Havia acordo para uma hora e meia de debates e depois um senador por partido faria o encaminhamento da votação. Marta cumpriu à risca. A fisionomia da senadora demonstrava não só constrangimento, mas irritação com a costumeira catimba da oposição para atrasar o cronograma governista. Senadores que estiveram presentes à sessão comentaram sobre a rispidez da senadora, inclusive com o senador Paulo Paim (PT-RS), por conta de mais um minuto de fala. Até mesmo o líder de seu partido, Renan Calheiros, que não faz parte da comissão, teria sido impedido de falar por Marta se não fossem os senadores da oposição que saíram em socorro do alagoano, também crítico à reforma.

Em um dos embates, Marta chegou a acusar Lindbergh de machismo, quando ele insistia para que ela permitisse a entrada de dirigentes sindicais para acompanhar a votação. A senadora se manteve impassível: “Pode chamar à vontade, porque não vai entrar”. “Vossa Excelência tem que se acalmar, senadora”, disse Lindbergh. “Olha o machismo e se cuida”, rebateu Marta.

Os ex-colegas de partido tentaram comover a senadora lembrando sua atuação como psicóloga pioneira na defesa do feminismo e da comunidade LGBT, que conquistou a periferia de São Paulo e foi prefeita da cidade. “Queria fazer um apelo pela sua história e pela sua caminhada, que não se confundem com as do líder do governo e de outros senadores que estão aqui e que defendem posições empresariais. Vossa Excelência tem história ao lado do trabalhador, tem história ao lado das mulheres”, afirmou Gleisi Hoffmann (PT-PR). Marta não deu espaço para sentimentalismos: “Estou aqui como presidente da Comissão de Assuntos Sociais e não me permitirei falar do meu sentimento sobre o que está acontecendo”.

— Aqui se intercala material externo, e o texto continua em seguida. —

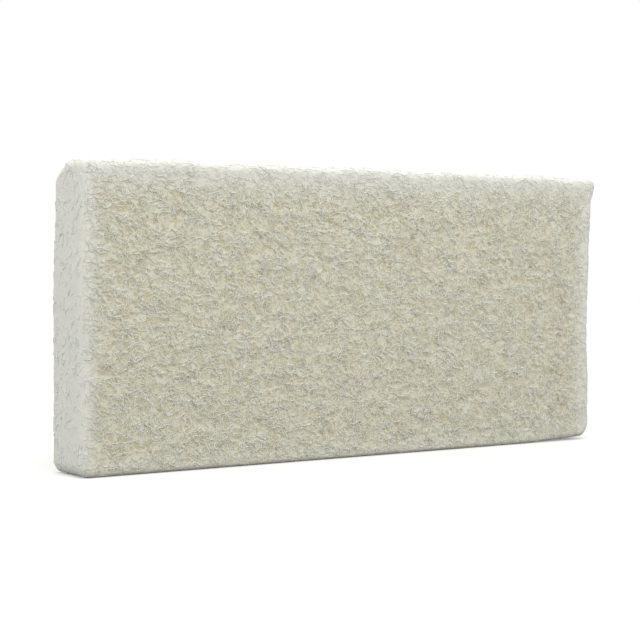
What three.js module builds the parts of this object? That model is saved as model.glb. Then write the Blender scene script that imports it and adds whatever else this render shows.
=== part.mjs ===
// A hand-size nylon scouring pad, standing on its long narrow edge.
// It is one block of lofty non-woven web: crimped fibres bonded into an open mat, cut to size with a die.
// Millimetres, +Z up, +X along the pad and -Y towards its front face.
// The origin lies on the ground, under the middle of the pad's box.
import * as THREE from "three";
import { mergeGeometries, mergeVertices } from "three/addons/utils/BufferGeometryUtils.js";

// The block
const padLength = 254;
const padHeight = 117;
const padThickness = 25.4;

// How the die leaves the outline: rolled edges, and a round at each corner of the front view
const edgeRoll = 3;
const topLeftRound = 3.5;
const topRightRound = 3;
const bottomLeftRound = 4.5;
const bottomRightRound = 6;

// The web: open pits between raised tufts that all end level with the face
const tuftPitch = 4.8;
const facePitDepth = 3.2;
const edgePitDepth = 2.6;
const bridgedShare = 0.14; // the share of pits that fibres bridge over, level with the face
const shallowestPit = 0.75; // as a share of the full depth
const tuftScatter = 0.2; // how far a tuft strays from its place, as a share of the pitch

// How the cut edges stray from true, always inwards from the block
const topDip = 0.9;
const topDipLength = 46;
const endFade = 34; // how far from an end its straying dies out
const topFade = 30;
const liftHeight = 1.3; // the underside curves up towards the right end
const liftLength = 44;

// How far each end stands in from the block, as [height, inset] from the ground up
const leftEndInsets = [
  [0, 0],
  [64, 0.1],
  [padHeight - 12, 1.1],
  [padHeight, 1.2],
];
const rightEndInsets = [
  [0, 3],
  [24, 3],
  [50, 4],
  [82, 3.1],
  [padHeight - 12, 2],
  [padHeight - edgeRoll, 0],
  [padHeight, 0.4],
];

// The crushed corner: top, back and left, pressed to a soft slope
const crushAlong = 12.5;
const crushAcross = 15.5;
const crushDown = 10;
const crushBlend = 2.1;

const webColour = 0xc4c0ad;
const seamTolerance = 1e-3;

const halfLength = padLength / 2;
const halfThickness = padThickness / 2;
const edgeStations = 2; // stations that a rolled edge takes, before its first tuft

const { clamp, smoothstep, lerp } = THREE.MathUtils;

// A repeatable stream of numbers from 0 to 1
function numbersFrom(seed) {
  let state = seed;
  return () => {
    state = (Math.imul(state, 1664525) + 1013904223) >>> 0;
    return state / 2 ** 32;
  };
}

// The value at a place, smoothly between stops of [place, value]
function between(stops, place) {
  const next = stops.findIndex(([at]) => at >= place);
  if (next <= 0) return next === 0 ? stops[0][1] : stops.at(-1)[1];
  const [fromPlace, fromValue] = stops[next - 1];
  const [toPlace, toValue] = stops[next];
  return lerp(fromValue, toValue, smoothstep(place, fromPlace, toPlace));
}

// The places of tufts and pits across one span: close together on the rolled edges, then one a pitch
function stations(span) {
  const level = span - 2 * edgeRoll;
  const cells = Math.round(level / tuftPitch);
  const places = [0, edgeRoll / 2];
  for (let cell = 0; cell <= cells; cell++) places.push(edgeRoll + (level * cell) / cells);
  places.push(span - edgeRoll / 2, span);
  return places;
}

const lengthStations = stations(padLength);
const heightStations = stations(padHeight);
const thicknessStations = stations(padThickness);

function roundNear(x, z) {
  const onTop = z > padHeight / 2;
  if (x < 0) return onTop ? topLeftRound : bottomLeftRound;
  return onTop ? topRightRound : bottomRightRound;
}

// Takes a point of the square block's surface to the block with round corners and rolled edges
function soften(point) {
  const round = Math.max(roundNear(point.x, point.z), edgeRoll);
  const coreX = clamp(point.x, round - halfLength, halfLength - round);
  const coreZ = clamp(point.z, round, padHeight - round);
  const outward = new THREE.Vector2(point.x - coreX, point.z - coreZ);
  const reach = Math.max(Math.abs(outward.x), Math.abs(outward.y));
  if (reach === 0) return point.clone();

  let sideInset = round - reach;
  let faceInset = halfThickness - Math.abs(point.y);
  const sideReach = edgeRoll - sideInset;
  const faceReach = edgeRoll - faceInset;
  if (sideReach > 0 && faceReach > 0) {
    const toRound = Math.max(sideReach, faceReach) / Math.hypot(sideReach, faceReach);
    sideInset = edgeRoll - sideReach * toRound;
    faceInset = edgeRoll - faceReach * toRound;
  }
  outward.setLength(round - sideInset);
  const side = Math.sign(point.y) * (halfThickness - faceInset);
  return new THREE.Vector3(coreX + outward.x, side, coreZ + outward.y);
}

// A gentle wave from 0 to 1 along the pad
function wave(x) {
  const turn = (2 * Math.PI * x) / topDipLength;
  return 0.5 - 0.3 * Math.cos(turn) - 0.2 * Math.sin(turn * 0.57 + 1.9);
}

// Moves the cut edges off true, as the die and handling left them
function stray(point) {
  const leftShare = 1 - smoothstep(point.x + halfLength, 0, endFade);
  const rightShare = 1 - smoothstep(halfLength - point.x, 0, endFade);
  const topShare = 1 - smoothstep(padHeight - point.z, 0, topFade);
  const baseShare = 1 - smoothstep(point.z, 0, topFade);
  const lift = liftHeight * smoothstep(point.x, halfLength - liftLength, halfLength);
  point.x += leftShare * between(leftEndInsets, point.z);
  point.x -= rightShare * between(rightEndInsets, point.z);
  point.z += baseShare * lift - topShare * topDip * wave(point.x);
  return point;
}

// The crushed corner's slope, facing out of the pad
const crushFacing = new THREE.Vector3(-1 / crushAlong, 1 / crushAcross, 1 / crushDown).normalize();
const crushPlane = new THREE.Plane().setFromNormalAndCoplanarPoint(
  crushFacing,
  new THREE.Vector3(crushAlong - halfLength, halfThickness, padHeight),
);

// Presses whatever stands past the slope back onto it, with a soft bend where the slope begins
function crush(point) {
  const past = crushPlane.distanceToPoint(point);
  if (past <= -crushBlend) return point;
  const press = past >= crushBlend ? past : (past + crushBlend) ** 2 / (4 * crushBlend);
  return point.addScaledVector(crushFacing, -press);
}

function isPit(column, row) {
  return (column + row) % 2 === 0;
}

// One face of the block, with tufts and pits set like the squares of a chessboard.
// along and up span the face from its corner, and along x up points out of the pad.
function webSheet({ corner, along, up, columns, rows, pitDepth, seed }) {
  const random = numbersFrom(seed);
  const inward = new THREE.Vector3().crossVectors(up, along);
  const columnPitch = columns[edgeStations + 1] - columns[edgeStations];
  const rowPitch = rows[edgeStations + 1] - rows[edgeStations];
  const positions = [];
  rows.forEach((rowPlace, row) => {
    columns.forEach((columnPlace, column) => {
      const [strayAlong, strayUp, bridging, depth] = [random(), random(), random(), random()];
      const stepsIn = Math.min(row, rows.length - 1 - row, column, columns.length - 1 - column);
      const scatter = stepsIn > edgeStations ? tuftScatter : 0;
      const onBlock = corner
        .clone()
        .addScaledVector(along, columnPlace + (2 * strayAlong - 1) * scatter * columnPitch)
        .addScaledVector(up, rowPlace + (2 * strayUp - 1) * scatter * rowPitch);
      const level = stray(soften(onBlock));
      const closed = bridging < bridgedShare || crushPlane.distanceToPoint(level) > -crushBlend;
      const pitted = stepsIn >= edgeStations && isPit(column, row) && !closed;
      const fullDepth = stepsIn > edgeStations ? pitDepth : pitDepth / 2;
      const sunk = pitted ? fullDepth * lerp(shallowestPit, 1, depth) : 0;
      const place = crush(level.addScaledVector(inward, sunk));
      positions.push(place.x, place.y, place.z);
    });
  });

  // Each cell is split from tuft to tuft, so that every pit is a hollow by itself
  const faces = [];
  for (let row = 0; row < rows.length - 1; row++) {
    for (let column = 0; column < columns.length - 1; column++) {
      const near = row * columns.length + column;
      const far = near + columns.length;
      if (isPit(column, row)) faces.push(near, near + 1, far, near + 1, far + 1, far);
      else faces.push(near, near + 1, far + 1, near, far + 1, far);
    }
  }
  return new THREE.BufferGeometry()
    .setAttribute("position", new THREE.Float32BufferAttribute(positions, 3))
    .setIndex(faces);
}

function padSurface() {
  const right = new THREE.Vector3(1, 0, 0);
  const left = right.clone().negate();
  const backward = new THREE.Vector3(0, 1, 0);
  const forward = backward.clone().negate();
  const upward = new THREE.Vector3(0, 0, 1);
  const corner = (x, y, z) => new THREE.Vector3(x * halfLength, y * halfThickness, z * padHeight);

  const broad = { up: upward, columns: lengthStations, rows: heightStations, pitDepth: facePitDepth };
  const end = { up: upward, columns: thicknessStations, rows: heightStations, pitDepth: edgePitDepth };
  const long = { along: right, columns: lengthStations, rows: thicknessStations };
  const sheets = [
    { ...broad, corner: corner(-1, -1, 0), along: right, seed: 11 }, // front
    { ...broad, corner: corner(1, 1, 0), along: left, seed: 12 }, // back
    { ...end, corner: corner(-1, 1, 0), along: forward, seed: 13 }, // left end
    { ...end, corner: corner(1, -1, 0), along: backward, seed: 14 }, // right end
    { ...long, corner: corner(-1, -1, 1), up: backward, pitDepth: edgePitDepth, seed: 15 }, // top
    { ...long, corner: corner(-1, 1, 0), up: forward, pitDepth: 0, seed: 16 }, // underside, pressed flat
  ];
  return mergeVertices(mergeGeometries(sheets.map(webSheet)), seamTolerance);
}

const surface = padSurface();
surface.computeVertexNormals();
const web = new THREE.MeshStandardMaterial({ color: webColour, roughness: 0.95, metalness: 0 });
const scouringPad = new THREE.Mesh(surface, web);
scouringPad.name = "scouring_pad";

const part = new THREE.Group();
part.add(scouringPad);

export default part;
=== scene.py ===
"""The look of a nylon scouring pad: a block of open, lofty web made of crimped fibres.

The pad's solid gives its place and outer size. This script dresses it with a core that has the web's
open pits, and with the crimped fibres that cross each other over those pits. Lengths are in metres.
"""

import logging
import math
from dataclasses import dataclass, field
from enum import Enum

import bmesh
import bpy
import numpy as np
from mathutils import Matrix, Vector, noise

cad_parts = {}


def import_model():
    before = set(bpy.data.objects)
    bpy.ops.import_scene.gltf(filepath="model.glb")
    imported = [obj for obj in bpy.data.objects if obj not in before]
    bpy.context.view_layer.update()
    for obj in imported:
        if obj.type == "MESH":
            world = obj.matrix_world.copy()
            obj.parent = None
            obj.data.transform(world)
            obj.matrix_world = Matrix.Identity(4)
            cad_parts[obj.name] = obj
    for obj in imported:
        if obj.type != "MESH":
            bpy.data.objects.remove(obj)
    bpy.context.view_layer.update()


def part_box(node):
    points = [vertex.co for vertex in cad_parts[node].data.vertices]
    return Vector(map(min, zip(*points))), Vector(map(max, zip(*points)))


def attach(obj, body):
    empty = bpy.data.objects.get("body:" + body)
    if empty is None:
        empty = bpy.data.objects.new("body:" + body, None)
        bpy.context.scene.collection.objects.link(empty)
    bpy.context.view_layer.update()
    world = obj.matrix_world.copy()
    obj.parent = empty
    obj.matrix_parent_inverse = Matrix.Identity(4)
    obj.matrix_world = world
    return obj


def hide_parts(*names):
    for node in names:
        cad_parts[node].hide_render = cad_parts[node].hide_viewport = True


LOG = logging.getLogger("scouring_pad")

NODE = "scouring_pad"
BODY = "root"
MM = 0.001
FULL_TURN = 2.0 * math.pi
TINY = 1e-9
SECTION_CORNERS = 3

# Steps, as shares of a face's two spans, that place one fibre after another evenly over it
EVEN_STEPS = (0.7548776662, 0.5698402910)

# Depth in the pits, which also sets their painted shade.
DEPTH_ATTRIBUTE = "depth_share"
# Nearness to a cut edge, which also sets its partly painted paleness.
RIM_ATTRIBUTE = "rim_share"
# Each fibre's own random tone.
FIBRE_TONE_ATTRIBUTE = "fibre_tone"

Colour = tuple[float, float, float, float]


def smoothstep(values: np.ndarray, low: float, high: float) -> np.ndarray:
    """Rises smoothly from 0 at low to 1 at high."""
    share = np.clip((values - low) / (high - low), 0.0, 1.0)
    return share * share * (3.0 - 2.0 * share)


def between(stops: tuple[tuple[float, float], ...], places: np.ndarray) -> np.ndarray:
    """Reads a smooth line through stops.

    Args:
        stops: Pairs of place and value, with the places rising.
        places: Where the line is read.

    Returns:
        The line's value at each place.
    """
    values = np.full(places.shape, stops[0][1])
    for (low, low_value), (high, high_value) in zip(stops, stops[1:]):
        step = smoothstep(places, low, high)
        values = np.where(places > low, low_value + (high_value - low_value) * step, values)
    return values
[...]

O líder da minoria, senador Humberto Costa (PT-PE), também quis tocar o coração frio da ex-petista, sem sucesso.”Não posso deixar de lembrar que Vossa Excelência é uma psicóloga renomada, alguém que conhece profundamente as repercussões sobre a psique e a alma humana das diversas condições em que se vive e em que se trabalha. Imagine o que é alguém ficar à disposição de um patrão, para trabalhar na hora em que ele acha que é necessário para ele, sem ter garantia de qual é o seu salário, sem ter sequer a possibilidade de fazer uma previsão para que ele possa fazer uma compra ou planejar o seu orçamento, no caso do trabalho intermitente, e a instabilidade que passa a ser provocada na família das pessoas”, disse Humberto.

Uma das emendas à reforma trabalhista, apresentada pela senadora Marta, contradiz realmente todo o seu trabalho em defesa das mulheres. Ela admite na íntegra o texto do governo que permite à mulher grávida trabalhar em locais insalubres, bastando apenas que a gestante apresente voluntariamente um atestado médico autorizando. Ou seja, para não perder o emprego, uma faxineira grávida, por exemplo, de um frigorífico, poderá apresentar um atestado dizendo que pode trabalhar em baixíssimas temperaturas. Será que a Marta do passado permitiria isso? “Ela está jogando na lata do lixo da história tudo o que sempre defendeu”, comentou um senador. “Errou na forma e no conteúdo”, emendou outro.

Coube à senadora Kátia Abreu (PMDB-TO) fazer o enfrentamento mais pesado. “Sei que este debate está incomodando muito Vossa Excelência. Faço ideia de como está a sua consciência. Contudo, não aceito que fale comigo nesse tom, a senhora tenha um pouquinho mais de calma, de educação e de equilíbrio. Nós todos aqui somos iguais. Se a senhora está incomodada, retire-se da Comissão e ponha alguém no seu lugar”, afirmou Kátia. “A senhora não está vendo o seu rosto e não está ouvindo o tom de voz com que a senhora está nos tratando”, acrescentou depois que Marta disse que estava tratando a todos com respeito.

O senador Otto Alencar (PSD-BA) quebrou o clima pesado das horas de intenso debate. Antes de declarar seu voto contrário à reforma trabalhista, o baiano entregou uma inconfidência feita a ele por Jucá. “O Jucá me confessou aqui agora, em off, mas eu vou dizer, que ele está com lombalgia do esforço empurrando essa carreta sem roda no lamaçal da corrupção”, delatou Otto. Gargalhadas gerais.